> **EXERCISE REQUIREMENTS**
Repeat verbatim only the lines from the opening of the material below through the one that contains "self.mesh = bmesh.new()".

-- START MATERIAL --

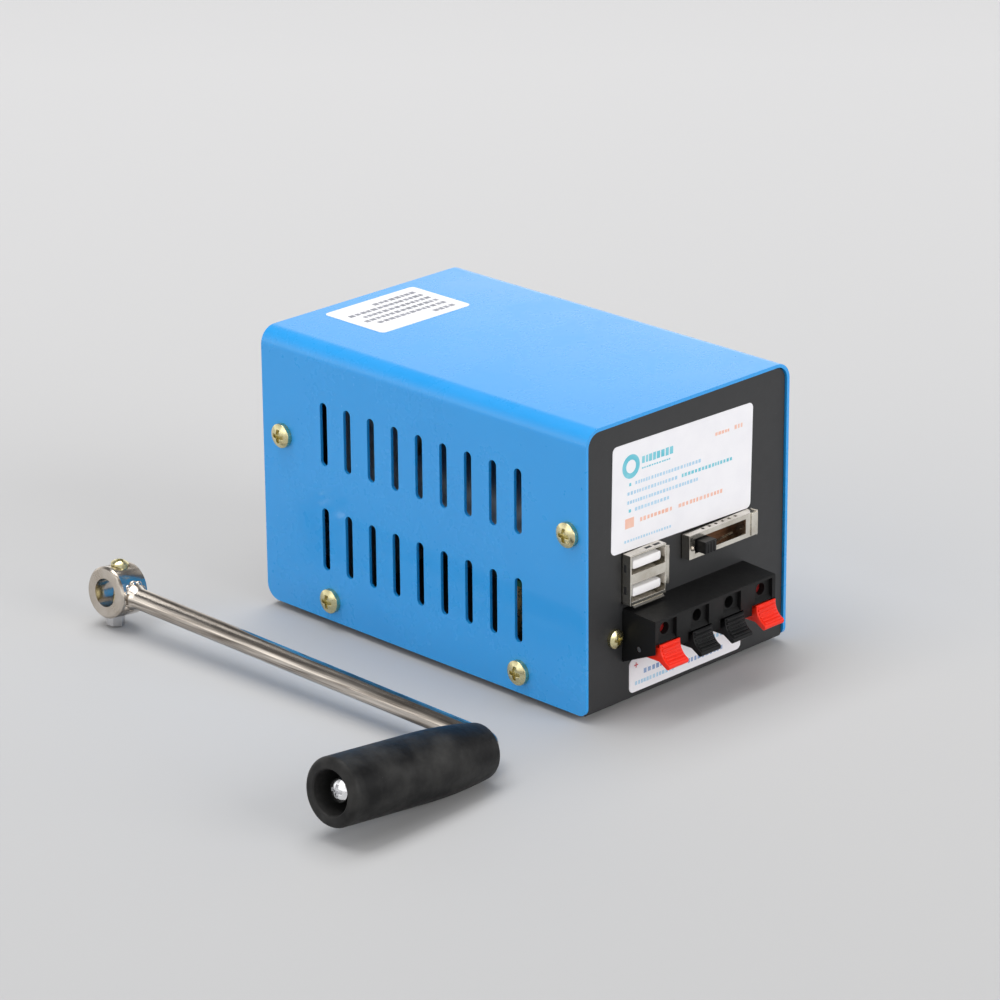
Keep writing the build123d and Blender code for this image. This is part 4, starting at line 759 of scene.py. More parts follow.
class Piece:
    """One new piece: a bmesh worked in millimetres, then handed over as an object that rides on a body."""

    def __init__(self, name: str) -> None:
        """Start an empty piece.

        Args:
            name: the piece's plain name.
        """
        self.name = name
        self.mesh = bmesh.new()

    def _round(self, edges: list[bmesh.types.BMEdge], width: float, clamp: bool) -> None:
        """Round some edges.

        Args:
            edges: the edges.
            width: the rounding's size.
            clamp: whether it stops where two roundings would meet.
        """
        bmesh.ops.bevel(
            self.mesh,
            geom=edges,
            offset=width,
            segments=2,
            profile=0.5,
            affect="EDGES",
            material=-1,
            clamp_overlap=clamp,
        )

    def bar(self, size: Colour, middle: Colour, edge: float = 0.0, turn: Matrix | None = None) -> None:
        """Add a bar with rounded edges.

        Args:
            size: its three lengths.
            middle: its middle.
            edge: the rounding of its edges, or 0 for sharp ones.
            turn: a turn about its own middle.
        """
        made = bmesh.ops.create_cube(self.mesh, size=1.0)["verts"]
        bmesh.ops.scale(self.mesh, vec=size, verts=made)
        place = Matrix.Translation(middle) @ (turn or Matrix.Identity(4))
        bmesh.ops.transform(self.mesh, matrix=place, verts=made)
        if edge > 0:
            self._round(edges_of(made), edge, clamp=True)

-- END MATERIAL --

> **FULL RESPONSE**
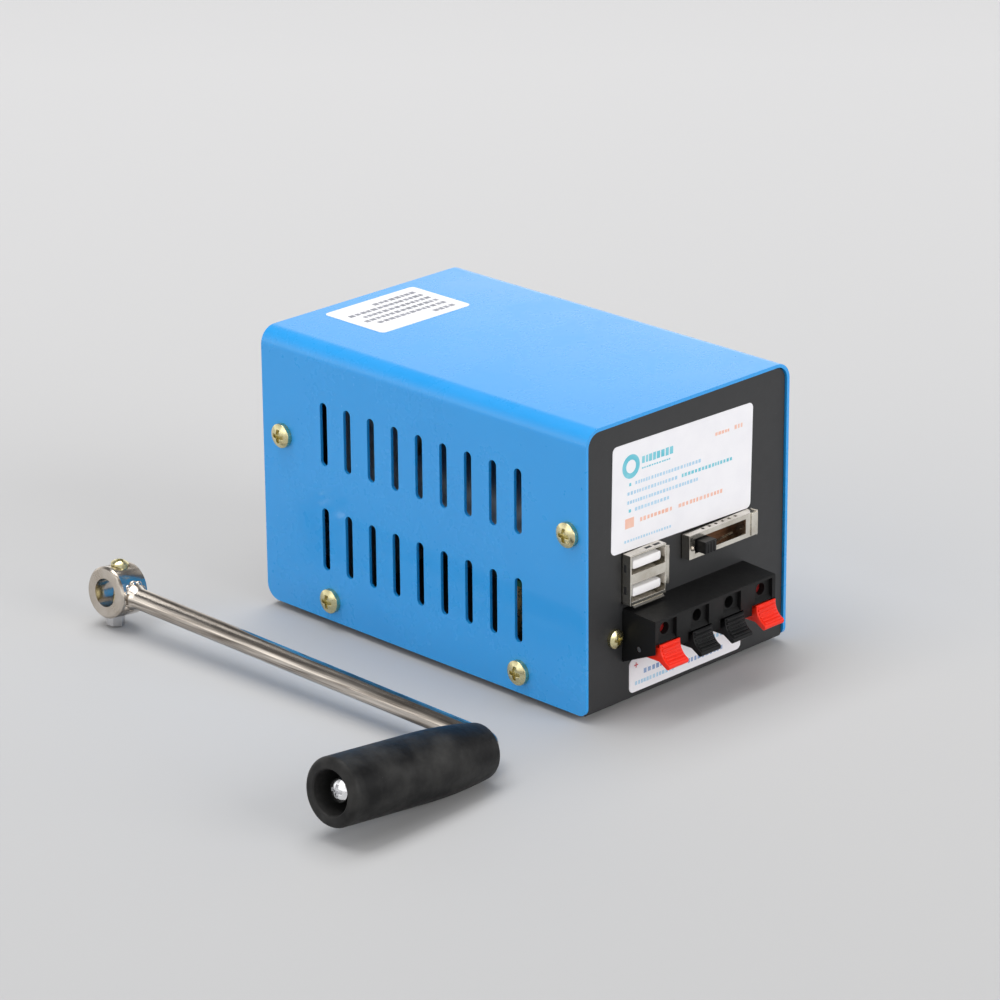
Keep writing the build123d and Blender code for this image. This is part 4, starting at line 759 of scene.py. More parts follow.
class Piece:
    """One new piece: a bmesh worked in millimetres, then handed over as an object that rides on a body."""

    def __init__(self, name: str) -> None:
        """Start an empty piece.

        Args:
            name: the piece's plain name.
        """
        self.name = name
        self.mesh = bmesh.new()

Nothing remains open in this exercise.